1) The files showing changes on an average day I almost always turned off reporting for without guilt.  There were only so many cycles in a day and almost any file mod that happened as a matter of course that COULD have been from a bad actor would ALSO have required other modifications to produce a successful compromise AND a bunch of log data I was also using the tool to watch so while the security purist in me said, "That program shouldn't change that file in that way that prevents me from seeing a real compromise that would involve a change in that file" so much of the software we all use is out of our control so I would write the exception to stop the reporting, make a note on my "exceptions I hate" list and revisit the decision as part of my annual reviews.  Sometimes the thing got fixed that allowed me to turn monitoring back on for that file, but that was uncommon.  I just needed to come to peace with it.

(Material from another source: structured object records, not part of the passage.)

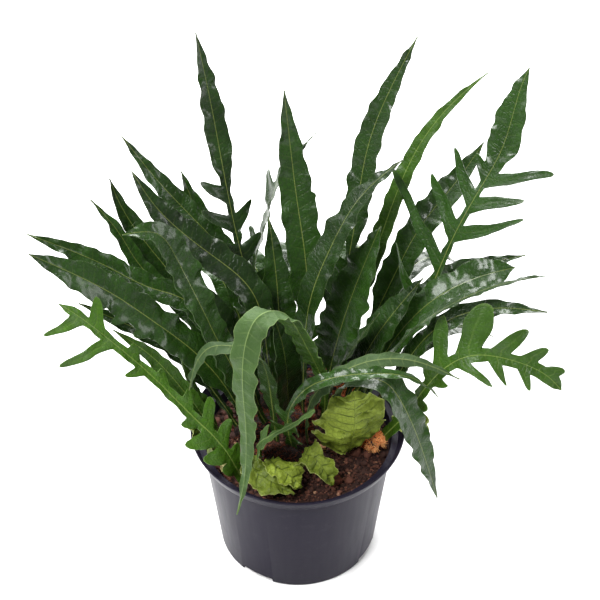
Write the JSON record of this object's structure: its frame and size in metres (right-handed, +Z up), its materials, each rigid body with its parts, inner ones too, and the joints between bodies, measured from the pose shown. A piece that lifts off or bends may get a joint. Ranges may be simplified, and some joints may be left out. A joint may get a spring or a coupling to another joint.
{
  "type": "potted fern",
  "caption": "Potted fern with long strap-like and lobed fronds rising from furry creeping rhizomes in a plain round nursery pot.",
  "frame": {"origin": "centre of the pot's flat base, on the surface that it stands on", "axes": "+Z up the pot, -Y towards the side with the arching pale fronds, +X to the right as seen from that side"},
  "size_m": [0.3828, 0.278, 0.4021],
  "materials": {
    "pot_plastic": "satin",
    "potting_soil": "rough moist peat and bark crumbs",
    "rhizome_scales": "furry orange-brown scales",
    "cut_stalk": "dry cut stalk",
    "pine_bark": "rough",
    "old_frond": "waxy, semi-gloss",
    "young_frond": "satin",
    "base_leaf": "satin"
  },
  "bodies": {
    "root": {"back_frond_1": "old_frond", "back_frond_2": "old_frond", "back_frond_3": "old_frond", "back_frond_4": "old_frond", "back_frond_5": "old_frond", "back_frond_6": "old_frond", "bark_chip_1": "pine_bark", "bark_chip_2": "pine_bark", "bark_chip_3": "pine_bark", "base_leaf_crossing": "base_leaf", "base_leaf_front": "base_leaf", "base_leaf_left": "base_leaf", "base_leaf_middle": "base_leaf", "base_leaf_outer": "base_leaf", "base_leaf_right": "base_leaf", "cut_stub": "cut_stalk", "front_frond_1": "young_frond", "front_frond_2": "old_frond", "front_frond_3": "old_frond", "front_frond_4": "old_frond", "front_frond_5": "old_frond", "front_frond_6": "young_frond", "inner_frond_1": "old_frond", "inner_frond_2": "old_frond", "inner_frond_3": "old_frond", "inner_frond_4": "old_frond", "inner_frond_5": "old_frond", "left_frond_1": "old_frond", "left_frond_2": "old_frond", "left_frond_3": "old_frond", "left_frond_4": "old_frond", "left_frond_5": "old_frond", "left_frond_6": "old_frond", "left_frond_7": "old_frond", "left_frond_8": "old_frond", "left_frond_9": "old_frond", "pot": "pot_plastic", "potting_soil": "potting_soil", "rhizome_back": "rhizome_scales", "rhizome_far": "rhizome_scales", "rhizome_front": "rhizome_scales", "rhizome_middle": "rhizome_scales", "rhizome_right": "rhizome_scales", "right_frond_1": "old_frond", "right_frond_2": "old_frond", "right_frond_3": "old_frond", "right_frond_4": "old_frond", "right_frond_5": "young_frond", "tall_frond_1": "old_frond", "tall_frond_2": "old_frond", "tall_frond_3": "old_frond", "tall_frond_4": "young_frond", "tall_frond_5": "old_frond", "tall_frond_6": "old_frond", "tall_frond_7": "old_frond", "tall_frond_8": "old_frond", "tall_frond_9": "old_frond", "young_frond_1": "young_frond", "young_frond_2": "young_frond", "young_frond_3": "young_frond"}
  },
  "joints": []
}
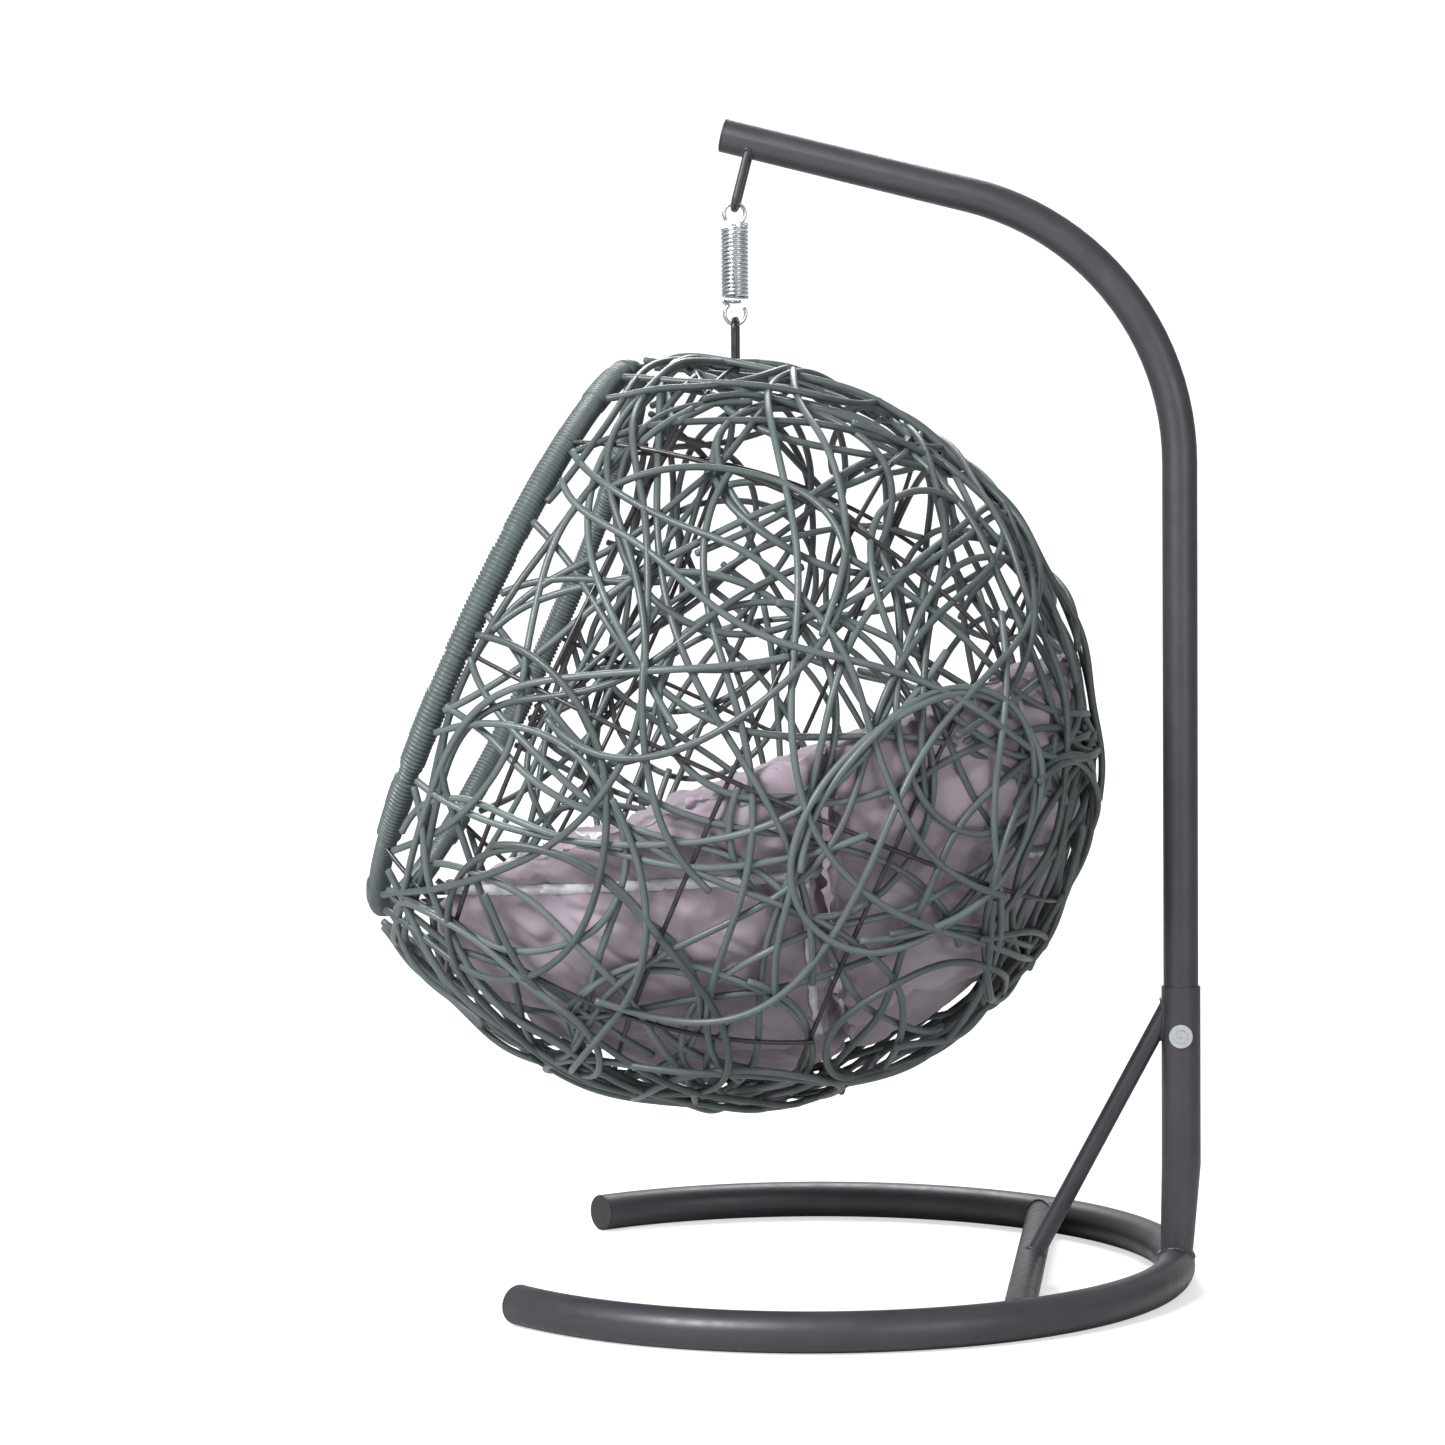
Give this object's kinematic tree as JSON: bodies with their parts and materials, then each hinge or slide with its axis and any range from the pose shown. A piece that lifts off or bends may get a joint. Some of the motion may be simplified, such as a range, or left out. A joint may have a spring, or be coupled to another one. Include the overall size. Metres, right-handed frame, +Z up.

2) The files showing changes during system updates I, too, wanted an automagic way to have the system differentiate for me, but I was never able to find a way and I ended up being OK with that.  For file changes during system patching, I knew when patch day was coming so I could "safely" ignore massive numbers of file change alerts at the time and then went through my summary report the next day, scrolled through it next to the list of software that had been updated (found on the change control form) and ended up being pretty confident no one had snuck anything in that wasn't expected.  You might call that "ignoring" messages, but operational reality is seldom so black and white and people need to make choices of where to expend their time in a sea of information.  The other reason that helped me sleep well with this approach is that it meant when someone did a change that did NOT go through the change control process on an average Tuesday, my tightly wound file integrity checker would spring into action and I could immediately track down whether it was a breach (it never ended up being a breach) or a tech who violated policy by skipping over the change control process (almost as big a threat as a breach). Either way, it was a win, but took a while of reminding people we were watching to stop them from skipping over the change control process they previously thought they could get away with.  Management support was absolutely necessary to make this happen.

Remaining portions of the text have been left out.